(Records from a data source)
<<<<
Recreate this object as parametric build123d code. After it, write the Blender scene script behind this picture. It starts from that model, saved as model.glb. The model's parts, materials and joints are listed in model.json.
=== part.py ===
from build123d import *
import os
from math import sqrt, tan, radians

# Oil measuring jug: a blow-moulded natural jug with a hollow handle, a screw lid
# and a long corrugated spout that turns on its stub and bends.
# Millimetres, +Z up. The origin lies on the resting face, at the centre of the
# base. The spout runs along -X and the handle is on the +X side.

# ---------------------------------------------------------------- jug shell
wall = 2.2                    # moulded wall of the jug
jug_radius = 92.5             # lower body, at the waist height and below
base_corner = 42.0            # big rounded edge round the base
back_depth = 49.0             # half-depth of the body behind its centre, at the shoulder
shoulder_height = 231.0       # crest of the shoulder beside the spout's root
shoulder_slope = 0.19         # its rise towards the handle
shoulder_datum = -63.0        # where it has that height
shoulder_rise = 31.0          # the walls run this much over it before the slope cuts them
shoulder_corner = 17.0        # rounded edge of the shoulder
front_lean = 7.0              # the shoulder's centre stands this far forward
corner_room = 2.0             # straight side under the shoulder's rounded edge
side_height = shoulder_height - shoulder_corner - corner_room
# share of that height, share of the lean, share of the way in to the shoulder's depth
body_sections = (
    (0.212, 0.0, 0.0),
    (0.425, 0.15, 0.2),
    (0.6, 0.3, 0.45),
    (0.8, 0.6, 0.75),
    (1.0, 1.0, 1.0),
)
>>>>
<<<<
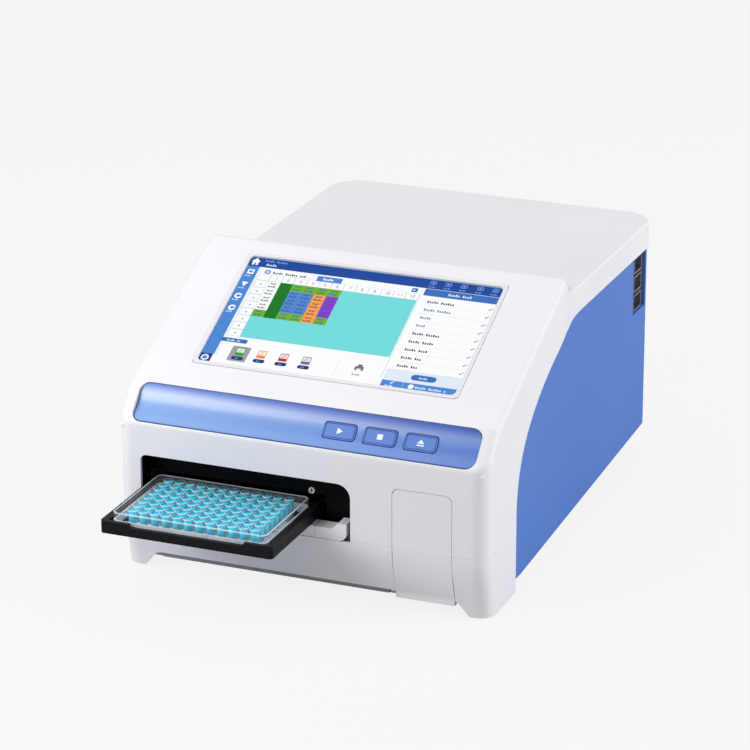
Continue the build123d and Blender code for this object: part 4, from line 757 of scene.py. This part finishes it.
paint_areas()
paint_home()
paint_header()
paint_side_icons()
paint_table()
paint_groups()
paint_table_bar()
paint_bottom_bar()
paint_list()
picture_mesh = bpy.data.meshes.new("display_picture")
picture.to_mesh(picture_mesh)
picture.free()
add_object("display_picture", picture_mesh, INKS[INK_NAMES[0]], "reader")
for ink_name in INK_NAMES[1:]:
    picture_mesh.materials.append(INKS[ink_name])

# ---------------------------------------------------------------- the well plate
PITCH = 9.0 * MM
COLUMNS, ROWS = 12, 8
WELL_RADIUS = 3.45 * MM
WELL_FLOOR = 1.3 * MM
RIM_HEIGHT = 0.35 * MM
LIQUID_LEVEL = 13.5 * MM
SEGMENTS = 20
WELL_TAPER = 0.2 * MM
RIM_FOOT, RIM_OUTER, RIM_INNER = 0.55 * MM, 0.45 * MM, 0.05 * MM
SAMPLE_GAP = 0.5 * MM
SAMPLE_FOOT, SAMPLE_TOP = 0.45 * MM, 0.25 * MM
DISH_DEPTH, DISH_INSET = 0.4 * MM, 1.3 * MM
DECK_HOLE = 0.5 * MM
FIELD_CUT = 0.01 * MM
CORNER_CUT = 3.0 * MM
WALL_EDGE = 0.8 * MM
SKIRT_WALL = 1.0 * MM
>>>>
- _YOUR GOAL_
Your task is to transcribe only the lines from the line containing "Continue the build123d" through the line containing "SKIRT_WALL = 1.0 * MM", word for word.

- _EXPECTED OUTPUT_
Continue the build123d and Blender code for this object: part 4, from line 757 of scene.py. This part finishes it.
paint_areas()
paint_home()
paint_header()
paint_side_icons()
paint_table()
paint_groups()
paint_table_bar()
paint_bottom_bar()
paint_list()
picture_mesh = bpy.data.meshes.new("display_picture")
picture.to_mesh(picture_mesh)
picture.free()
add_object("display_picture", picture_mesh, INKS[INK_NAMES[0]], "reader")
for ink_name in INK_NAMES[1:]:
    picture_mesh.materials.append(INKS[ink_name])

# ---------------------------------------------------------------- the well plate
PITCH = 9.0 * MM
COLUMNS, ROWS = 12, 8
WELL_RADIUS = 3.45 * MM
WELL_FLOOR = 1.3 * MM
RIM_HEIGHT = 0.35 * MM
LIQUID_LEVEL = 13.5 * MM
SEGMENTS = 20
WELL_TAPER = 0.2 * MM
RIM_FOOT, RIM_OUTER, RIM_INNER = 0.55 * MM, 0.45 * MM, 0.05 * MM
SAMPLE_GAP = 0.5 * MM
SAMPLE_FOOT, SAMPLE_TOP = 0.45 * MM, 0.25 * MM
DISH_DEPTH, DISH_INSET = 0.4 * MM, 1.3 * MM
DECK_HOLE = 0.5 * MM
FIELD_CUT = 0.01 * MM
CORNER_CUT = 3.0 * MM
WALL_EDGE = 0.8 * MM
SKIRT_WALL = 1.0 * MM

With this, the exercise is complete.